# Recorded data start

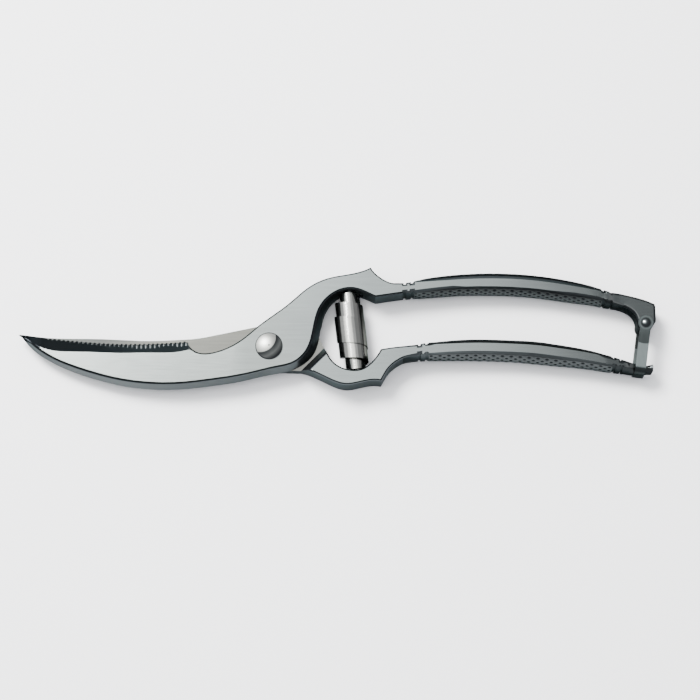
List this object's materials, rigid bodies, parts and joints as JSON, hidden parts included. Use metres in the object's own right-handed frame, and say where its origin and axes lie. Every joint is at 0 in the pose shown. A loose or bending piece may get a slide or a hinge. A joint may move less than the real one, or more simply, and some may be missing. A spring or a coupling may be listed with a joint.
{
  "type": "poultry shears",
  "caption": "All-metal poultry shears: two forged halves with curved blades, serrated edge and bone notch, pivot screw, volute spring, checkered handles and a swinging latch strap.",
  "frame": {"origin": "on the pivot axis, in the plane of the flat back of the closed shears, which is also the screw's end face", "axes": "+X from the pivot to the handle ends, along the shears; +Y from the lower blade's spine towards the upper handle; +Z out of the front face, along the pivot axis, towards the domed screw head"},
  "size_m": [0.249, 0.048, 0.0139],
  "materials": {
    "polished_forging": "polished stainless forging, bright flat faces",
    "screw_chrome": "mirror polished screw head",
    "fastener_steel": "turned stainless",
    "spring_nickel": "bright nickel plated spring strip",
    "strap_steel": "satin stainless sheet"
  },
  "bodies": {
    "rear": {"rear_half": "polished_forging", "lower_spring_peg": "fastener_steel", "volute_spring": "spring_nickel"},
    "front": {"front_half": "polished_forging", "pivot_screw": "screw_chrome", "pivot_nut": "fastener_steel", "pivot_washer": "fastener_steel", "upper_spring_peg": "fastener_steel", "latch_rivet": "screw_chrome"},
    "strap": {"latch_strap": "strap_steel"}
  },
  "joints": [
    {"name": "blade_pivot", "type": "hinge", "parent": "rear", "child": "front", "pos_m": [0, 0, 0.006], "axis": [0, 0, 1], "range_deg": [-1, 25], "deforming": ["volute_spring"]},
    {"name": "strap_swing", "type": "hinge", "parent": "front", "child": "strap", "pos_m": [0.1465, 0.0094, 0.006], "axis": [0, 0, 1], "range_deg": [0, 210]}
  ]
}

# Recorded data end

### [Exercise aim]
Restate the data above word for word, please.

### [Reply to the exercise]
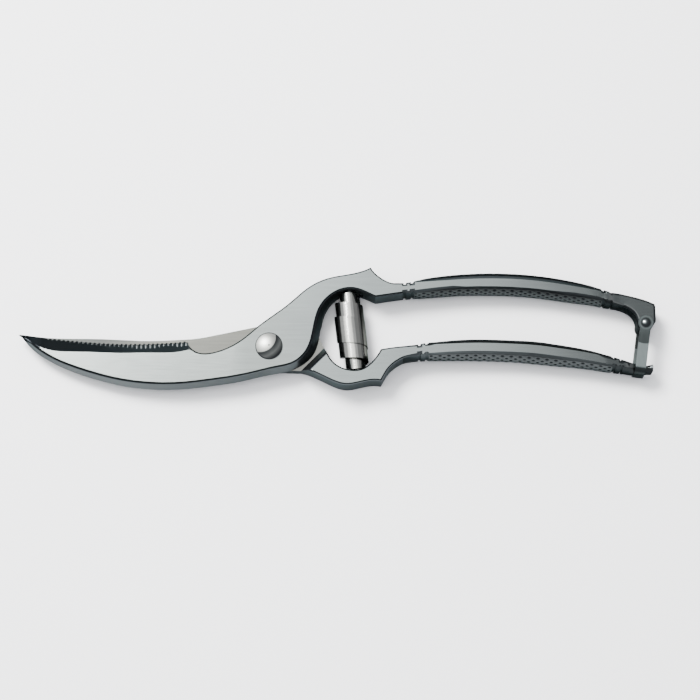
List this object's materials, rigid bodies, parts and joints as JSON, hidden parts included. Use metres in the object's own right-handed frame, and say where its origin and axes lie. Every joint is at 0 in the pose shown. A loose or bending piece may get a slide or a hinge. A joint may move less than the real one, or more simply, and some may be missing. A spring or a coupling may be listed with a joint.
{
  "type": "poultry shears",
  "caption": "All-metal poultry shears: two forged halves with curved blades, serrated edge and bone notch, pivot screw, volute spring, checkered handles and a swinging latch strap.",
  "frame": {"origin": "on the pivot axis, in the plane of the flat back of the closed shears, which is also the screw's end face", "axes": "+X from the pivot to the handle ends, along the shears; +Y from the lower blade's spine towards the upper handle; +Z out of the front face, along the pivot axis, towards the domed screw head"},
  "size_m": [0.249, 0.048, 0.0139],
  "materials": {
    "polished_forging": "polished stainless forging, bright flat faces",
    "screw_chrome": "mirror polished screw head",
    "fastener_steel": "turned stainless",
    "spring_nickel": "bright nickel plated spring strip",
    "strap_steel": "satin stainless sheet"
  },
  "bodies": {
    "rear": {"rear_half": "polished_forging", "lower_spring_peg": "fastener_steel", "volute_spring": "spring_nickel"},
    "front": {"front_half": "polished_forging", "pivot_screw": "screw_chrome", "pivot_nut": "fastener_steel", "pivot_washer": "fastener_steel", "upper_spring_peg": "fastener_steel", "latch_rivet": "screw_chrome"},
    "strap": {"latch_strap": "strap_steel"}
  },
  "joints": [
    {"name": "blade_pivot", "type": "hinge", "parent": "rear", "child": "front", "pos_m": [0, 0, 0.006], "axis": [0, 0, 1], "range_deg": [-1, 25], "deforming": ["volute_spring"]},
    {"name": "strap_swing", "type": "hinge", "parent": "front", "child": "strap", "pos_m": [0.1465, 0.0094, 0.006], "axis": [0, 0, 1], "range_deg": [0, 210]}
  ]
}